Obwohl immer Teil des Ganzen, erzählt jede Episode für sich eine witzige, bedrückende, humorvolle, leidenschaftliche oder emotionale Geschichte aus dem Leben. Es werden Chancen verpasst, neue ergriffen, ein Leben begonnen und eines beendet. Es wird von Liebe, Trauer, Hass, Versagen und Erfolg berichtet, von Ankunft und Abschied. Dabei verliert sich das Stück nie in übermächtig sentimentalen oder bedeutungsschwangeren Szenen. Besonders gelungen auch der Einsatz von Zeitlupen-Sequenzen, zum Beispiel wenn Mann und Frau sich im Zug erstmals begegnen und die Anziehungskraft der beiden spürbar groß ist. Unterlegt mit ruhiger, auch mal flott-jazziger Musik war »LIFE.stories« ein echter Gewinn zum diesjährigen Theaterherbst-Programm.

Susann Grunert, Ostthüringer Zeitung (18. September 2009)

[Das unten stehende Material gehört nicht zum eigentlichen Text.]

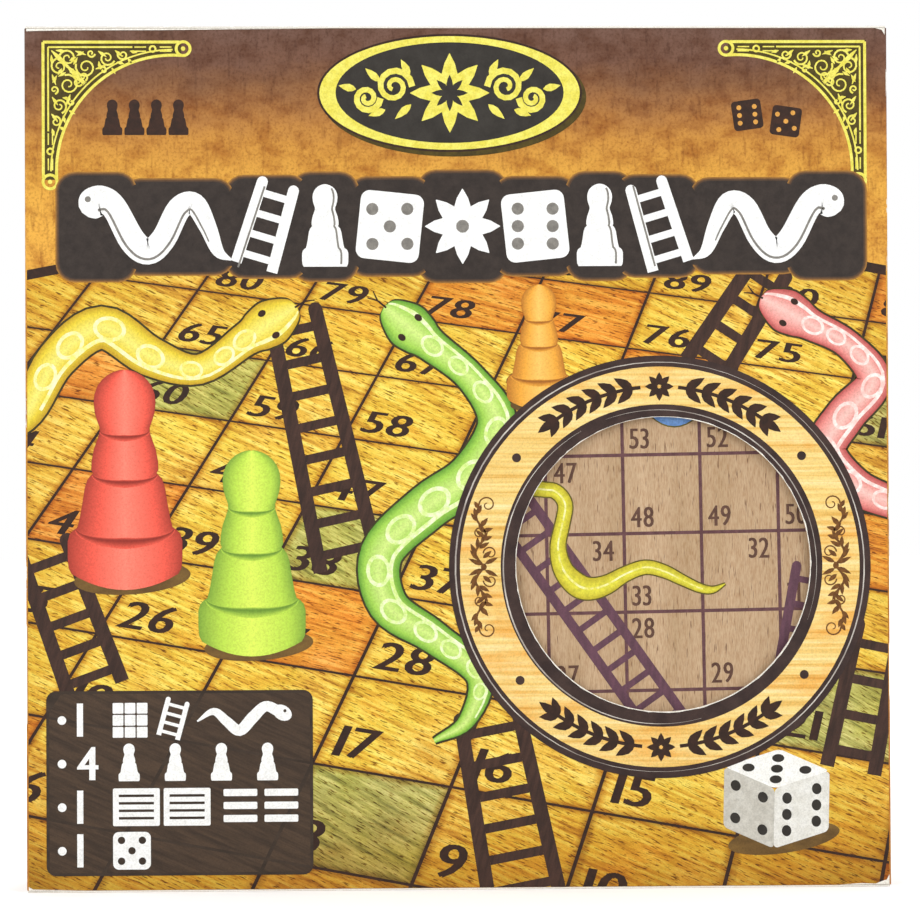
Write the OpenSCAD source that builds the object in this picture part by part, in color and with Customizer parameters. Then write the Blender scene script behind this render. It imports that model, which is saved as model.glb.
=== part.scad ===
// Boxed snakes and ladders set: a wooden game board held behind the round window of a
// tuck-end paperboard carton, with its four pawns, die and rules leaflet in the pocket
// behind it. The carton stands upright, its printed front faces -Y and +Z is up. The
// origin is on the ground, under the middle of the carton.

/* [Game board] */
// Side of the square plywood board
board_size = 256; // [246:1:300]
// Thickness of the plywood
board_t = 5; // [3:0.5:8]
// Radius of the board's corners
board_corner_r = 8; // [2:0.5:12]
// Lean of the board in its slot, anticlockwise from the front, in degrees
board_tilt = 0.9; // [0:0.1:1.2]
// Sideways place of the board's middle in the carton
board_shift = 1.4; // [0:0.1:1.6]

/* [Carton] */
// Thickness of the folding boxboard
stock_t = 0.6; // [0.4:0.05:0.8]
// Width inside the carton less the board's side
side_play = 9.8; // [9:0.1:16]
// Height inside the carton less the board's side
head_play = 9.8; // [9:0.1:16]
// Space between the front panel and the board
board_setback = 2; // [1:0.1:5]
// Depth of the pocket behind the insert, where the pieces are kept
pocket_depth = 28.6; // [22:0.1:50]

/* [Window] */
// Diameter of the round window
window_d = 91.2; // [40:0.1:110]
// Distance of the window's middle to the right of the carton's middle
window_x = 63.2; // [0:0.1:70]
// Height of the window's middle
window_z = 100.2; // [70:0.1:160]

/* [Closures] */
// Depth that the tuck tongue reaches into the carton
tongue_len = 12; // [9:0.5:13]
// Angle that the tucked tongue leans inwards, in degrees
tongue_lean = 10; // [10:0.5:12]
// Furthest that the tongue is bent inwards from there, in degrees
tongue_bend = 35; // [20:1:35]
// Radius of the tongue's free corners
tongue_corner_r = 6; // [3:0.5:8]
// Step from the end panel's side edge in to the tongue's
tongue_inset = 3; // [1.5:0.5:6]
// Length of a dust flap from its crease
dust_len = 32; // [20:1:36]
// Angle of the dust flap's cut front edge, in degrees
dust_relief = 33; // [31:1:36]
// Cut from the front of a dust flap's crease
dust_front_step = 0.8; // [0.6:0.1:2]
// Step from the tongue's crease to the dust flap's rear edge
dust_rear_step = 2.1; // [1.8:0.1:4]
// Radius of the dust flap's free corner
dust_corner_r = 4; // [1:0.5:5]

/* [Glue flap] */
// Width of the flap that is glued inside the back panel
glue_flap_w = 15; // [8:0.5:25]
// Fall of the glue flap's slanted ends
glue_flap_slant = 8; // [3:0.5:12]
// Step from the carton's end to the glue flap's root
glue_flap_step = 9; // [7:0.5:14]

/* [Insert] */
// Thickness of the insert's corrugated board
insert_t = 1.2; // [0.8:0.1:2]
// Play between the insert and the carton's side walls
insert_play = 1.5; // [0.8:0.1:3]
// Space between the pocket's side walls and the pieces next to them
pocket_margin = 13; // [8:1:16]

/* [Pawns] */
// Height of a pawn
pawn_h = 27; // [20:0.5:32]
// Diameter of a pawn's base
pawn_base_d = 14.8; // [11:0.1:18]
// Diameter of a pawn's head
pawn_head_d = 8.4; // [7.4:0.1:9.6]
// Diameter of a pawn's neck
pawn_neck_d = 6.2; // [4.8:0.1:7]
// Diameter of a pawn's collar
pawn_collar_d = 9.2; // [7.8:0.1:10.4]
// Middle distance between neighbouring pawns
pawn_pitch = 24; // [19:1:27]

/* [Die] */
// Side of the die
die_size = 12; // [8:0.5:16]
// Diameter of the ball that rounds the die's corners
die_ball_d = 16.8; // [16.4:0.1:17.2]
// Diameter of a drilled pip
pip_d = 2.2; // [1.4:0.1:2.4]
// Depth of a drilled pip
pip_depth = 0.5; // [0.2:0.1:0.8]
// Distance between the outer rows of pips
pip_spread = 5.6; // [5:0.1:6]

/* [Leaflet] */
// Width of the folded leaflet
leaflet_w = 105; // [80:1:120]
// Height of the leaflet
leaflet_h = 148.5; // [100:0.5:200]
// Thickness of its paper
paper_t = 0.2; // [0.1:0.05:0.3]
// Gap that the fold leaves between its leaves
leaf_gap = 0.3; // [0.2:0.05:0.6]

/* [Hidden] */

// Clearances
crease_gap = 0.05;
slide_gap = 0.3;
seat_gap = 0.1;
overrun = 1;

// Carton, worked out from what it holds
carton_w = board_size + side_play + 2 * stock_t;
carton_h = board_size + head_play + 2 * stock_t;
carton_d = 2 * stock_t + board_setback + board_t + insert_t + pocket_depth;
crease_r = stock_t / 2;
front_y = -carton_d / 2;
back_y = carton_d / 2;
inner_w = carton_w - 2 * stock_t;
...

Leben und Sterben im Puppentheater

Krefeld – Herzschlaggeräusche mit ihrer suggestiven Kraft nahmen die Zuschauer gleich in den ersten Sekunden gefangen, während sich ein Ungeborenes im Weltall um sich selbst drehte. So begannen die LIFE.stories, ein Reigen von 30 Szenen, den Marc Schnittger und Arne Bustorff aus Kiel zum Abschluss der diesjährigen Puppentheatertage in der Fabrik Heeder aufführten – ein Abend für Erwachsene.

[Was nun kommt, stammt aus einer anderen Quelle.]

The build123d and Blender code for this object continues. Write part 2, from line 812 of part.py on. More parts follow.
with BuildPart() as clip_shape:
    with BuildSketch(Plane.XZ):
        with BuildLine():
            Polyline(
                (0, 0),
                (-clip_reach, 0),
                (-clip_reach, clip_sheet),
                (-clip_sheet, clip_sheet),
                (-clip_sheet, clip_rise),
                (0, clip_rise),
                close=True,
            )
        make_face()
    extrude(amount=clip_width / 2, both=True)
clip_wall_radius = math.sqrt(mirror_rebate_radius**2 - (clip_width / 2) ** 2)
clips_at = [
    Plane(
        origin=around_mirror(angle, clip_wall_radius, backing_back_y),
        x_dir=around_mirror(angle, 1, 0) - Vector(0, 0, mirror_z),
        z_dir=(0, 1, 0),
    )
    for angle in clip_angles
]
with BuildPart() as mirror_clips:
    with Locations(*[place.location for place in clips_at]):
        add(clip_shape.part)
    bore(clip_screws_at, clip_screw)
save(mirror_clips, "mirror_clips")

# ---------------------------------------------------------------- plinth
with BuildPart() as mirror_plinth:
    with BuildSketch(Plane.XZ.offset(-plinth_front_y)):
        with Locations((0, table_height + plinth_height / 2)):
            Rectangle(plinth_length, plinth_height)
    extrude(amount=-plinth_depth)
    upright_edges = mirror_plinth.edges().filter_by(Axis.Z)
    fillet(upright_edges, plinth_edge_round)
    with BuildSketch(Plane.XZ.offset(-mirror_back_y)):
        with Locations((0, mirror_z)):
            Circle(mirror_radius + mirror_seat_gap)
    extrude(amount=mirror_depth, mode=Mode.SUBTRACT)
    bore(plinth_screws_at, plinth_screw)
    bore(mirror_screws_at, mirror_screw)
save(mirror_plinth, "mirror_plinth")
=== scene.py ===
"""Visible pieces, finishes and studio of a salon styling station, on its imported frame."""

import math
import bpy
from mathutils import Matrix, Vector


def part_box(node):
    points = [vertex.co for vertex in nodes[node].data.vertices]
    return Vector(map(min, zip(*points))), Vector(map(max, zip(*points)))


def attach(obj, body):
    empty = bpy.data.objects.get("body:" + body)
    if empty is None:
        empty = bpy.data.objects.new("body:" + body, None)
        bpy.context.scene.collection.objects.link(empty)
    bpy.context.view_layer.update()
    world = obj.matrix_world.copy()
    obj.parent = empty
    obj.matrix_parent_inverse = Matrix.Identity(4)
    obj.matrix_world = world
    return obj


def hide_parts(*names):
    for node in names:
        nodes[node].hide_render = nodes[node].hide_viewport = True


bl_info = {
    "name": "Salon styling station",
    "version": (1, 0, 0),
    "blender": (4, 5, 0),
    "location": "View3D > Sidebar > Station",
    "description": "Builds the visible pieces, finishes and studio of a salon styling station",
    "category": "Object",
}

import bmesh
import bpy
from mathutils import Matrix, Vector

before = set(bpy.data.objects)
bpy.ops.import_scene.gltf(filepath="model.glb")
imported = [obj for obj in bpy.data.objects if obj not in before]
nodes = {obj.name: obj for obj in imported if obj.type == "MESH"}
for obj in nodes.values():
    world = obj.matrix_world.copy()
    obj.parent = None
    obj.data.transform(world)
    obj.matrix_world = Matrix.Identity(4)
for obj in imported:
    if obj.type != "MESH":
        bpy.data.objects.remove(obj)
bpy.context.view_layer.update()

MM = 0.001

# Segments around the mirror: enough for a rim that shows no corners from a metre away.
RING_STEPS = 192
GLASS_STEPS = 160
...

Die Freude am Absurden bestimmte das Programm: Eine Dame, die im Zug auf dem Sitz stehend reiste, völlig unverständliche Fahrplandurchsagen, ein Blitzeinschlag, der nicht nur einen Industrieschornstein fällte, sondern gleich die ganze Ebene kippte, auf der er stand, und der Sensenmann, der einen Toten wieder auferweckte, weil er keine Toten mehr annehmen mochte. Jesus durchwanderte als Clochard die Großstadt, ein Porno-Regisseur träumte von Grimme-Preis und Oscar, und der Sensenmann fand sich bei einem lüsternen Priester im Beichtstuhl ein, um die Absolution für sein Versäumnis zu erlangen. An dieser Stelle war der erste Szenenapplaus fällig.

In liebevoller Schlichtheit waren die Puppen und Requisiten gestaltet, und doch mit verschmitztem Detail. Der Sensenstab des Todes war beispielsweise geflickt. Voller Sprachwitz die sparsamen Dialoge und treffsicher die Auswahl der Musik von Miles Davis, Johann Sebastian Bach und Astor Piazolla, wechselnd mit Wolkenbruchrauschen und Straßenlärm. Dazwischen, als am häufigsten wiederkehrende Figur, der Taxifahrer, der alle Skurrilitäten des Lebens kannte, auch Jesus und den Tod chauffierte, dessen Philosophie von den drei Typen Mensch jedoch bis kurz vor Schluss niemand hören wollte.

Am Ende besann sich der Sensenmann seiner Aufgabe, erhörte den Sterbewunsch einer alten Dame und nahm sie mit ins All, während auf Erden ein neues Baby geboren wurde. Selten wurde tiefe Nachdenklichkeit und praller Witz so genial in einer Performance verschmolzen.